Los alemanes, después de años de miserias y complejos ante los vencedores de “La Gran Guerra”, se creyeron la mentira de la supremacía racial y pusieron su orgullo de nación por encima de cualquier escrúpulo. Cerraron los ojos, miraron para otro lado y poco les importó que su desarrollo y bienestar se cimentara sobre el dolor y la sangre de aquellos que hasta hacía muy poco habían sido sus vecinos y compatriotas.
Una de aquellas medidas fue el desarrollo del Winterhilfswerk des Deutschen Volkes (“Auxilio de Invierno del Pueblo Alemán”), conocido por su abreviatura Winterhilfswerk (WHW) que, aunque no fue una creación del gobierno nazi ya que fue establecido bajo el gobierno del canciller Heinrich Brüning en 1931, el régimen de Adolf Hitler lo adoptó, para convertirlo en una pieza más de su perverso engranaje.
El programa funcionó hasta 1945 durante los meses de octubre a marzo y su finalidad fue garantizar, mediante aportaciones solidarias de los ciudadanos, el suministro esencial de alimentos, ropa y carbón a los más necesitados en los meses más duros del año. Un sistema que se exportó durante la guerra a los países ocupados y que, incluso en nuestro país, tuvo su equivalente en el “Auxilio de Invierno”, creado en la España franquista desde el estallido de la Guerra Civil.

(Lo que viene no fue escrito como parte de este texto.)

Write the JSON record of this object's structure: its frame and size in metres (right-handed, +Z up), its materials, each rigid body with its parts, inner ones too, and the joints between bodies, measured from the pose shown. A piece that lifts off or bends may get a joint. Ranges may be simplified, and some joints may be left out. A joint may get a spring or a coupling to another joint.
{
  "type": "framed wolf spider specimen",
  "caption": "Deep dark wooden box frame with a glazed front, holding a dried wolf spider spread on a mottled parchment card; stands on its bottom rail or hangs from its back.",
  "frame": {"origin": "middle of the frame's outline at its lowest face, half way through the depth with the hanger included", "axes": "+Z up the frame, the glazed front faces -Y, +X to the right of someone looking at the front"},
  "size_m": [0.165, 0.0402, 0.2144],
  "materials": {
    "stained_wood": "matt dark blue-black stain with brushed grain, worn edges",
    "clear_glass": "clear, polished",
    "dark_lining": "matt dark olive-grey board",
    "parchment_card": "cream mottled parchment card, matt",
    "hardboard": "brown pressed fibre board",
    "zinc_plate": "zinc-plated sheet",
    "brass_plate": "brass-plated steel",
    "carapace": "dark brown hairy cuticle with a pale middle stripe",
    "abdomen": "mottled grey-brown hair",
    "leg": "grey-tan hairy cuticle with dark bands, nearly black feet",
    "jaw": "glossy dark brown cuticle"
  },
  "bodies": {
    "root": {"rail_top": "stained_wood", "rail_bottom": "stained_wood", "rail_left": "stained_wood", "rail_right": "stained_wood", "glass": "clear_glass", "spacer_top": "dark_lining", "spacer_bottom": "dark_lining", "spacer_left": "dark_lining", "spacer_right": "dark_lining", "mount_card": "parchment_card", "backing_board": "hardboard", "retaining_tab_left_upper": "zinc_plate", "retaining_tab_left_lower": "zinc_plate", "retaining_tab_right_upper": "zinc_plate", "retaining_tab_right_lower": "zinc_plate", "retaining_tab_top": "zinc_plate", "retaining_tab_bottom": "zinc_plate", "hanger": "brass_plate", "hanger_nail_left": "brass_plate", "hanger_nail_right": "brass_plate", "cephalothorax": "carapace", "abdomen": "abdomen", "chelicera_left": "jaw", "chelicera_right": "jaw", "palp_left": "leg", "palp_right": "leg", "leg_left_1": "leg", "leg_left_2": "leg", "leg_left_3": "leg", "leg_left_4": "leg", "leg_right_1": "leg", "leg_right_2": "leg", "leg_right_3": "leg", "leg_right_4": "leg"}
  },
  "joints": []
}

Al margen de la utilización propagandística que tomó el programa solidario como escaparate de las políticas sociales del régimen nacionalista ante el resto del mundo y de las posibles corruptelas surgidas alrededor de un fenómeno que utilizaba una ingente cantidad de recursos administrados sin un control estricto por los aparatos del partido, el sistema solidario funcionó y sirvió para garantizar suministros básicos a una parte importante de la población alemana y al Estado le ahorró unos recursos que, sobre todo a partir de 1940, pudo destinar directamente al esfuerzo de guerra.

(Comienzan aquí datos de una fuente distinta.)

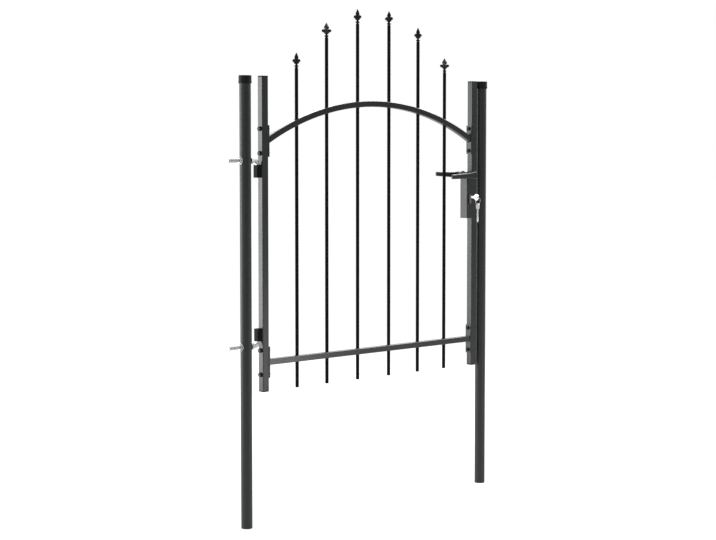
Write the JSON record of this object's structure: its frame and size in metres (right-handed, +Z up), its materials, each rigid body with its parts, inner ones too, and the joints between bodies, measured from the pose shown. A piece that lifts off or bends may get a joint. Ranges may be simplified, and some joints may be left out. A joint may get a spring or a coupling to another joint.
{
  "type": "steel garden gate with two posts",
  "caption": "Arched garden gate leaf of welded steel tube with spear-topped bars, hung on pin hinges between two round posts, with a lever lock.",
  "frame": {"origin": "centre of the hinge post's foot, on the face that is set in the ground", "axes": "+X along the gate from the hinge post to the latch post, -Y the front that the key is on, +Z up"},
  "size_m": [1.1731, 0.119, 1.739],
  "materials": {
    "anthracite_coat": "satin anthracite powder coat",
    "black_plastic": "matt black plastic",
    "lever_black": "satin black lacquer",
    "black_fasteners": "black oxide",
    "zinc_plate": "bright zinc plate",
    "nickel_plate": "nickel plate"
  },
  "bodies": {
    "posts": {"hinge_post": "anthracite_coat", "latch_post": "anthracite_coat", "hinge_post_cap": "black_plastic", "latch_post_cap": "black_plastic", "upper_hinge_bolt": "zinc_plate", "lower_hinge_bolt": "zinc_plate", "upper_hinge_nuts": "zinc_plate", "lower_hinge_nuts": "zinc_plate"},
    "leaf": {"upper_hinge_barrel": "anthracite_coat", "lower_hinge_barrel": "anthracite_coat", "hinge_stile": "anthracite_coat", "latch_stile": "anthracite_coat", "hinge_stile_plugs": "black_plastic", "latch_stile_plugs": "black_plastic", "arch_rail": "anthracite_coat", "bottom_rail": "anthracite_coat", "hinge_side_arch_plate": "anthracite_coat", "hinge_side_rail_plate": "anthracite_coat", "latch_side_arch_plate": "anthracite_coat", "latch_side_rail_plate": "anthracite_coat", "hinge_side_bolts": "black_fasteners", "latch_side_bolts": "black_fasteners", "bar_1": "anthracite_coat", "bar_2": "anthracite_coat", "bar_3": "anthracite_coat", "bar_4": "anthracite_coat", "bar_5": "anthracite_coat", "bar_6": "anthracite_coat", "spearhead_1": "anthracite_coat", "spearhead_2": "anthracite_coat", "spearhead_3": "anthracite_coat", "spearhead_4": "anthracite_coat", "spearhead_5": "anthracite_coat", "spearhead_6": "anthracite_coat", "lock_case": "anthracite_coat", "lock_cylinder": "nickel_plate", "key": "nickel_plate", "key_ring": "nickel_plate", "spare_key": "nickel_plate"},
    "levers": {"spindle": "zinc_plate", "front_lever": "lever_black", "back_lever": "lever_black"}
  },
  "joints": [
    {"name": "leaf_swing", "type": "hinge", "parent": "posts", "child": "leaf", "pos_m": [0.05, 0, 0.912], "axis": [0, 0, 1], "range_deg": [-90, 90]},
    {"name": "lever_turn", "type": "hinge", "parent": "leaf", "child": "levers", "pos_m": [1.006, 0, 1.155], "axis": [0, -1, 0], "range_deg": [0, 40], "stiffness_Nm_per_rad": 1, "springref_deg": -17.19}
  ]
}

Pero, al margen de los resultados prácticos de una idea que en principio podría parecer positiva en cuanto a los fines solidarios y redistributivos que perseguía, el Winterhilfswerk escondía algo más.
La supuesta voluntariedad de las donaciones de los ciudadanos, con la llegada de los nazis al poder fue relativizándose y no colaborar pasó a ser sinónimo de no ser buen alemán, con lo que eso podía significar a todos los niveles. La visualización de los donativos se hizo necesaria, tanto para demostrar el orgullo por haber colaborado como para identificar a los que no lo habían hecho. Es por este motivo por lo que un día nació el alado pin.
Una pequeña chapita que, en este caso, pertenece al invierno del 34 al 35, y que algún orgulloso o temeroso alemán lució en su solapa aquel año para demostrar su contribución solidaria. Fueron millones las insignias que se repartieron por lo que a poco que os sumerjáis en Internet podréis encontrarlas y adquirirlas a bajo precio.
Yo concretamente me encontré con la protagonista de esta historia en uno de tantos mercadillos de antigüedades que abundan por la costa malagueña, camuflada en una vitrina, descansando acompañada de condecoraciones y medallas nacidas al calor de aquella época. No sé por qué me fijé en ella, quizás simplemente me atrajo ese brillo dorado que después de ochenta años todavía conservaba y que la hacía resaltar entre las oscuras cruces de hierro, algunas blasonadas con siniestras esvásticas.
El caso es que me pareció atractiva la idea de adquirir una pequeña parte de la historia que, por la fecha que tenía grabada, vio la luz justo en un momento en que el mundo comenzaba a sentir los primeros estertores del cataclismo que se avecinaba. Algo que nadie, ni siquiera en nuestro país donde faltaba poco más de un año para la hecatombe, fue capaz de vaticinar.
Hoy la conservo como uno de esos fetiches históricos que sirven para mostrar la realidad a través del pasado. Cuando la miro intento imaginar el largo viaje que esconde, algo en apariencia tan insignificante, desde la oscura Alemania nazi de aquel frío invierno de los años treinta hasta el apacible otoño andaluz de 2015 cuando, por casualidad, llegó a mis manos.